Records:
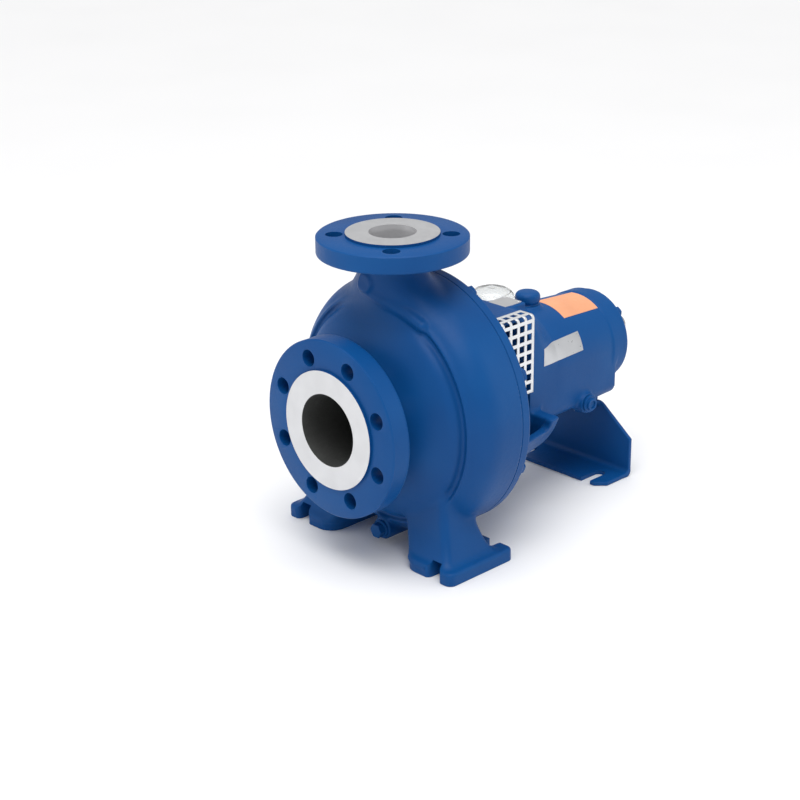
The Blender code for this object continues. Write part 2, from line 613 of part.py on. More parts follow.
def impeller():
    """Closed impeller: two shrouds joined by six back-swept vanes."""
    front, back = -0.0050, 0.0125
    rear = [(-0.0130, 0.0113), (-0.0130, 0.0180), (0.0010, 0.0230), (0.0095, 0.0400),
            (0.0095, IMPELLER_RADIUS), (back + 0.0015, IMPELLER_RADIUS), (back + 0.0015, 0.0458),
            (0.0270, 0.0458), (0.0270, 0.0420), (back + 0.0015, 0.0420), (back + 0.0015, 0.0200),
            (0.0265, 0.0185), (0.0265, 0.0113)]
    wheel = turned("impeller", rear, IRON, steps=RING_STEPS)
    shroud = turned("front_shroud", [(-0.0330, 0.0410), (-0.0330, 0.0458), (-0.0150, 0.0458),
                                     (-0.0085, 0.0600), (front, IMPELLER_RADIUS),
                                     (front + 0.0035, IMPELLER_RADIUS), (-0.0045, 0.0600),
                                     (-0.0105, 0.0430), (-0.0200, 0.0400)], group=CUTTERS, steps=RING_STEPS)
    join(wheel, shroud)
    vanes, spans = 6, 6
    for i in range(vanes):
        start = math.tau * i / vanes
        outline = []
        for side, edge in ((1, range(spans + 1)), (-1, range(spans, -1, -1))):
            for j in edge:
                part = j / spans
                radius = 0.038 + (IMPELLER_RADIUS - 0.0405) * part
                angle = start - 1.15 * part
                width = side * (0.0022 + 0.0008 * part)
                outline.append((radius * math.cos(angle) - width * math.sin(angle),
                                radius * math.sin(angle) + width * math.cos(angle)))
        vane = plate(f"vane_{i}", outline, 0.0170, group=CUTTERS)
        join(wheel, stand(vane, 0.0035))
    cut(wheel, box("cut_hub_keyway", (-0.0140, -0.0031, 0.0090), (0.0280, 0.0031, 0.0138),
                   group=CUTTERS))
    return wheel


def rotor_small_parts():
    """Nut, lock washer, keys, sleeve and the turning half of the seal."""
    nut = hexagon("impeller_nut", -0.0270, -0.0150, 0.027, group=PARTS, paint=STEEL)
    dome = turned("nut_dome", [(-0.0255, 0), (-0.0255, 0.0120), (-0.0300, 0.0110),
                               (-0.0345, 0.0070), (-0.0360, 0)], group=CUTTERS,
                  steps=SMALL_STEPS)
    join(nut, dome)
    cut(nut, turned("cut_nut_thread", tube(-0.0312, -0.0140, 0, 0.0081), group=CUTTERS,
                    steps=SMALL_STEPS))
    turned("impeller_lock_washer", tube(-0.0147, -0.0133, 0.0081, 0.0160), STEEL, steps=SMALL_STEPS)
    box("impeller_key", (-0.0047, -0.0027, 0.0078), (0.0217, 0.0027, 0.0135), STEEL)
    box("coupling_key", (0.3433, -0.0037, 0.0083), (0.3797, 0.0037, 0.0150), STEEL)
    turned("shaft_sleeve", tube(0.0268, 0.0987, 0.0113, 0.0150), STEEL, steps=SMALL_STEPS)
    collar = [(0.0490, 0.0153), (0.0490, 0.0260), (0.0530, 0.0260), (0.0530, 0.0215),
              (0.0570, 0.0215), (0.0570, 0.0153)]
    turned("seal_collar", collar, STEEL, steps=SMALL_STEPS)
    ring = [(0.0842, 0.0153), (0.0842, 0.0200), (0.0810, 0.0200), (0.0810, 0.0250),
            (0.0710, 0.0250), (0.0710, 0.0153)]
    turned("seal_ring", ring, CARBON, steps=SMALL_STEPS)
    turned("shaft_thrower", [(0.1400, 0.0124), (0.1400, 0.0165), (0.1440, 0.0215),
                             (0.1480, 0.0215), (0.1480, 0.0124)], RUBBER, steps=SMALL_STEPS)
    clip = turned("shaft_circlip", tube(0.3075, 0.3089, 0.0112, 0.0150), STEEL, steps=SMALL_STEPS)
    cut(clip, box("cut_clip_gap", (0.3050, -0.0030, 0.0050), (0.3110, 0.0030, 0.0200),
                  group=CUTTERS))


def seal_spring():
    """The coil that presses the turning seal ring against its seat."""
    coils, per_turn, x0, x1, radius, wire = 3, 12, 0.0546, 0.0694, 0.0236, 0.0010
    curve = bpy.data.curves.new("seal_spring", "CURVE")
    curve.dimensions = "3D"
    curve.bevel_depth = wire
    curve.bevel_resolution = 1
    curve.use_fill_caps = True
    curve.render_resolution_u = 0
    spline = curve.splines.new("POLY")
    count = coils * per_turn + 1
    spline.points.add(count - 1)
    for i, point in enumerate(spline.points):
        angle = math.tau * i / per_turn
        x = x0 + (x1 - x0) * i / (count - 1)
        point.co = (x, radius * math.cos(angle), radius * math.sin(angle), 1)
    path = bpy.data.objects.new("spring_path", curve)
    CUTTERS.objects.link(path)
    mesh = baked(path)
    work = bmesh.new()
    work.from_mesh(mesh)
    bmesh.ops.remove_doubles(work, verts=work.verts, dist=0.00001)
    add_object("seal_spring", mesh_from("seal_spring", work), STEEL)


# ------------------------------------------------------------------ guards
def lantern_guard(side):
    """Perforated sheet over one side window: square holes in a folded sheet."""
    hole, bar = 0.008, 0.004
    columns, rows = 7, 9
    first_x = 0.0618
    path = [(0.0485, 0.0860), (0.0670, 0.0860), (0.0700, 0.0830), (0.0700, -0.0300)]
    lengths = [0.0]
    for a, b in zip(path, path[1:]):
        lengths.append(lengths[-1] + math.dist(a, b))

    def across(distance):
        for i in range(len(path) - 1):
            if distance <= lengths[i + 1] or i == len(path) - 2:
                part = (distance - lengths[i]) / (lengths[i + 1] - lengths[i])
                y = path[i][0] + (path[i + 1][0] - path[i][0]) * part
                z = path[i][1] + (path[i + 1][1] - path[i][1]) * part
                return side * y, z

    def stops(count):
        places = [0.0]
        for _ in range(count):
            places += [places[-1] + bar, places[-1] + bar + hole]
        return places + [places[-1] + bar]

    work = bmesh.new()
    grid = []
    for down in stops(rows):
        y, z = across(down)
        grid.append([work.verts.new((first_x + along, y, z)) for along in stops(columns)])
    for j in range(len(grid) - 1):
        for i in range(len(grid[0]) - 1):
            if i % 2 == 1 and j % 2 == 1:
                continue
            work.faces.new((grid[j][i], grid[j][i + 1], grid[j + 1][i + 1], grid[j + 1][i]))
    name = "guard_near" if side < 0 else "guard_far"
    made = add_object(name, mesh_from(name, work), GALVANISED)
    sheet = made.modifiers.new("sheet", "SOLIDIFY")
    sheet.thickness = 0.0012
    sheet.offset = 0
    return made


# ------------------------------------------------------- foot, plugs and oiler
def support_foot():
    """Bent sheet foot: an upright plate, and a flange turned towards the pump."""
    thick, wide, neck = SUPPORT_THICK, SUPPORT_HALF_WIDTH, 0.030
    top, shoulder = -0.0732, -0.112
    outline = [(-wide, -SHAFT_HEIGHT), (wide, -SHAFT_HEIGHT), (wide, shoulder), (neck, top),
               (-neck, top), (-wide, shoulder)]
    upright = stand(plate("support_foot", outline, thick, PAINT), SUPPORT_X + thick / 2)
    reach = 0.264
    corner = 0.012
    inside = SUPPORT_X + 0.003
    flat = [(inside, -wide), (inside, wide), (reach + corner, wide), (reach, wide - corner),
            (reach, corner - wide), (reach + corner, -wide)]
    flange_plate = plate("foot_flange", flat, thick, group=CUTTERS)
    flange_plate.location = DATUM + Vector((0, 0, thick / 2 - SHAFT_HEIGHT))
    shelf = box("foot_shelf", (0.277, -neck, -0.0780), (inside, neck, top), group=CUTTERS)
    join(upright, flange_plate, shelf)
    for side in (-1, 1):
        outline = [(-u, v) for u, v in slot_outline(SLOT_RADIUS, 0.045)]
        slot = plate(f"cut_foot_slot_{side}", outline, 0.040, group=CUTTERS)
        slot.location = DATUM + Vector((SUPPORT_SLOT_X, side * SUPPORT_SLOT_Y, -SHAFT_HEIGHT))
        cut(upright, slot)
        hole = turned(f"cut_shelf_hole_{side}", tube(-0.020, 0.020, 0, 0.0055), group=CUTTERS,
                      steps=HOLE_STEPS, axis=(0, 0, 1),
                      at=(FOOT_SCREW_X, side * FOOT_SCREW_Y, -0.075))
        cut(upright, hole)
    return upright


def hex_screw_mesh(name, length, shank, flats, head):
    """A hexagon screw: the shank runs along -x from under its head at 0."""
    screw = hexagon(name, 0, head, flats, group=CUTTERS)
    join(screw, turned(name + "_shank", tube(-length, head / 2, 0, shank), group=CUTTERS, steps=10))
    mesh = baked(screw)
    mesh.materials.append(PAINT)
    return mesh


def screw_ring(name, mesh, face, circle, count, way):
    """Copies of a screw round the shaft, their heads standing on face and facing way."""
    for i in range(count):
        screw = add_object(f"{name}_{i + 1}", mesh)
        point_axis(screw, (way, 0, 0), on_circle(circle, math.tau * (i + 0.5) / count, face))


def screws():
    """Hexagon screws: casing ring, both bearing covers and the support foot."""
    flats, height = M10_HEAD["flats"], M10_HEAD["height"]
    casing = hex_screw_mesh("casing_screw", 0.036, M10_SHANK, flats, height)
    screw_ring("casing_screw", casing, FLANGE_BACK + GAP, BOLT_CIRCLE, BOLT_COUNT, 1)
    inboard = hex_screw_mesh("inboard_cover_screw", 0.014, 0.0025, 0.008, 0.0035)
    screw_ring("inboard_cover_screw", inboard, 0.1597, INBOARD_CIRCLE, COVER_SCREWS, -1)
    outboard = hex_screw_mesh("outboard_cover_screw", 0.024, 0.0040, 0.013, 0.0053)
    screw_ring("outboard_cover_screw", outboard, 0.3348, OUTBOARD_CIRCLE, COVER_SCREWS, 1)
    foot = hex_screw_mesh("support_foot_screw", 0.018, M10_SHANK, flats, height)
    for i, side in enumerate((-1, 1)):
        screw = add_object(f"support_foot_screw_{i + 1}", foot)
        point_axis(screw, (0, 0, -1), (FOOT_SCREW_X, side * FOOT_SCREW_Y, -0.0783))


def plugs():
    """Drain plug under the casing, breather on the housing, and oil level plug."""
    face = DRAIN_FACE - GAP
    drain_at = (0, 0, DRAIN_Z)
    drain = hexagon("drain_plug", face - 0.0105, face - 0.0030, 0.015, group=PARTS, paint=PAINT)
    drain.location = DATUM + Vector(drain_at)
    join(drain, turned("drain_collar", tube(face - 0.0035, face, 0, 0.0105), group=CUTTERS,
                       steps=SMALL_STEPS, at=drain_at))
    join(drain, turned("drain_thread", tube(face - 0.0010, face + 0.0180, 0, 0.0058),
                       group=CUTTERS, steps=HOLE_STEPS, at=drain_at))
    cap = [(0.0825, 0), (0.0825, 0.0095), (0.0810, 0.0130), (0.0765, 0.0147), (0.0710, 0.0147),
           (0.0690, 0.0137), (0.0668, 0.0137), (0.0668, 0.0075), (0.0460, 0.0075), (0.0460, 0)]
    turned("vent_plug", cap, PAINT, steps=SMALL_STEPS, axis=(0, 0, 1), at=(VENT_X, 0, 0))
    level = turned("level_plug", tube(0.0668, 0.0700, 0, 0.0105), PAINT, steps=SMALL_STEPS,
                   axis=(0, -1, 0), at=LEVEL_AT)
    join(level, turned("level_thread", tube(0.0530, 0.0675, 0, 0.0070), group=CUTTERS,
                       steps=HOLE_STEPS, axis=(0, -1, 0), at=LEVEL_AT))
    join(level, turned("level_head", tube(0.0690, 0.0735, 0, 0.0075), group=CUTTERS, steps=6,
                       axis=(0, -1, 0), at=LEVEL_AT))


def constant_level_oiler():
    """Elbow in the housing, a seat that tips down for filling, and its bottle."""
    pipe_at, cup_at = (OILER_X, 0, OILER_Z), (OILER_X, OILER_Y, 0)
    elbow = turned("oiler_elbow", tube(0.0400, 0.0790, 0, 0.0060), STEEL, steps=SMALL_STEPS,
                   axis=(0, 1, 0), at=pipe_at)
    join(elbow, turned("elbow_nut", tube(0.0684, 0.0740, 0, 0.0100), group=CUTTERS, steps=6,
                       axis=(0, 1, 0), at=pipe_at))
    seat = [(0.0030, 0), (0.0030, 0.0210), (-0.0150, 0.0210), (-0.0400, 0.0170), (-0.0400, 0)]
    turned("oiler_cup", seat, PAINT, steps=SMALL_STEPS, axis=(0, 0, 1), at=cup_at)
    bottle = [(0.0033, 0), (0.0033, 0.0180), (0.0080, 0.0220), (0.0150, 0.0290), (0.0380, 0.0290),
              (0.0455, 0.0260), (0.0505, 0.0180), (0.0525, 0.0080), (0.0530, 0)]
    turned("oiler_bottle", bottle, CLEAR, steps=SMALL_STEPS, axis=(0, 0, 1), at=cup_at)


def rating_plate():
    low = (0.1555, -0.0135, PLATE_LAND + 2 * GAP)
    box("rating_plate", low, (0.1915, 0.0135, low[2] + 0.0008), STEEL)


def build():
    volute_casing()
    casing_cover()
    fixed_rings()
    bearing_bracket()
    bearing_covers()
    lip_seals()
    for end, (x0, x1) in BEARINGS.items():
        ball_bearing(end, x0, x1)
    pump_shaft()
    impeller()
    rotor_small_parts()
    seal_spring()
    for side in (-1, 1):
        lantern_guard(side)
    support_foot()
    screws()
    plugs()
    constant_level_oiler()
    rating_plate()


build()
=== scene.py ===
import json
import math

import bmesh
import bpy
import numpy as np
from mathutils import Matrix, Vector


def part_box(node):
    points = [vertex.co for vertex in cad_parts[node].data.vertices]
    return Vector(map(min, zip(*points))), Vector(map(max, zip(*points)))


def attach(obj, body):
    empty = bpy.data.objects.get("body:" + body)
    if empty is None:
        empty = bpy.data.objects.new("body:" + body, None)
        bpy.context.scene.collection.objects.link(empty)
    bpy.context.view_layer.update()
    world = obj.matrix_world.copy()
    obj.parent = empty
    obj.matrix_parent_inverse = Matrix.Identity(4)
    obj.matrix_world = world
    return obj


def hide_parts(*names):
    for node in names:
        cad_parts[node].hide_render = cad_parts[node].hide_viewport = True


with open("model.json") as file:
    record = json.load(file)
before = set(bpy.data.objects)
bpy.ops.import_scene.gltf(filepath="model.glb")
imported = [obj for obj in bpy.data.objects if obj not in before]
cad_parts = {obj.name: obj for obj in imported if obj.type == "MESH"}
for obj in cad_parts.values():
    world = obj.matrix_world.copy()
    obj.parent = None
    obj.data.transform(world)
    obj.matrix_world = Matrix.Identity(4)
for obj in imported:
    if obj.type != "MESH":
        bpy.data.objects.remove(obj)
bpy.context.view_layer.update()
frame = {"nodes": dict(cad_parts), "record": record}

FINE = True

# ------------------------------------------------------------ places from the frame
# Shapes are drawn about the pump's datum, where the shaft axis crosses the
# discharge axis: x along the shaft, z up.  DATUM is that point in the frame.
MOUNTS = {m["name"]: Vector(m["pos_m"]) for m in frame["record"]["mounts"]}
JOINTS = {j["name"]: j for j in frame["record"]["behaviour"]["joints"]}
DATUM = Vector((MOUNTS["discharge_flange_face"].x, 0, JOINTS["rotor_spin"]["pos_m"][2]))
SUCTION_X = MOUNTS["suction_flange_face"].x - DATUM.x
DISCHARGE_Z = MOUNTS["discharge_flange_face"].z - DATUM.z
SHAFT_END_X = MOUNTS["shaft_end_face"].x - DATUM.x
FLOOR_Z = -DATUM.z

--

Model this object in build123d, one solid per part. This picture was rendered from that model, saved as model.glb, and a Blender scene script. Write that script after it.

...

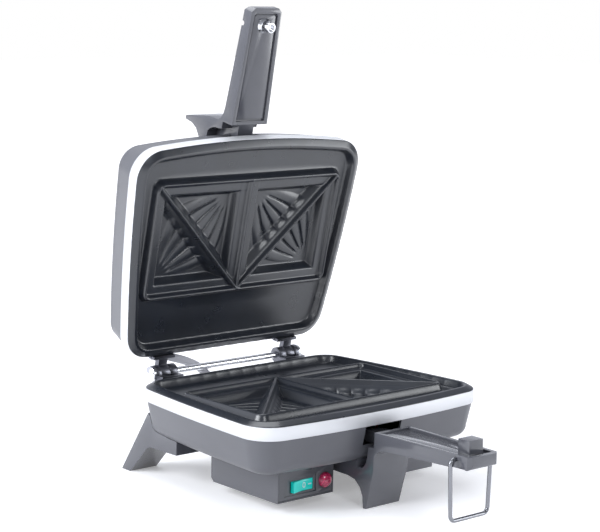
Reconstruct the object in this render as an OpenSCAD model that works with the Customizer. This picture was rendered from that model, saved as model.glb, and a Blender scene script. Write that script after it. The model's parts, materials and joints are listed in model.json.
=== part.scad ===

Instructions to follow: Reproduce verbatim only the segment of the listing bounded by the line containing "fixed_rings()" and the line containing "obj.matrix_world = Matrix.Identity(4)", with both boundary lines included.

In response:
    fixed_rings()
    bearing_bracket()
    bearing_covers()
    lip_seals()
    for end, (x0, x1) in BEARINGS.items():
        ball_bearing(end, x0, x1)
    pump_shaft()
    impeller()
    rotor_small_parts()
    seal_spring()
    for side in (-1, 1):
        lantern_guard(side)
    support_foot()
    screws()
    plugs()
    constant_level_oiler()
    rating_plate()


build()
=== scene.py ===
import json
import math

import bmesh
import bpy
import numpy as np
from mathutils import Matrix, Vector


def part_box(node):
    points = [vertex.co for vertex in cad_parts[node].data.vertices]
    return Vector(map(min, zip(*points))), Vector(map(max, zip(*points)))


def attach(obj, body):
    empty = bpy.data.objects.get("body:" + body)
    if empty is None:
        empty = bpy.data.objects.new("body:" + body, None)
        bpy.context.scene.collection.objects.link(empty)
    bpy.context.view_layer.update()
    world = obj.matrix_world.copy()
    obj.parent = empty
    obj.matrix_parent_inverse = Matrix.Identity(4)
    obj.matrix_world = world
    return obj


def hide_parts(*names):
    for node in names:
        cad_parts[node].hide_render = cad_parts[node].hide_viewport = True


with open("model.json") as file:
    record = json.load(file)
before = set(bpy.data.objects)
bpy.ops.import_scene.gltf(filepath="model.glb")
imported = [obj for obj in bpy.data.objects if obj not in before]
cad_parts = {obj.name: obj for obj in imported if obj.type == "MESH"}
for obj in cad_parts.values():
    world = obj.matrix_world.copy()
    obj.parent = None
    obj.data.transform(world)
    obj.matrix_world = Matrix.Identity(4)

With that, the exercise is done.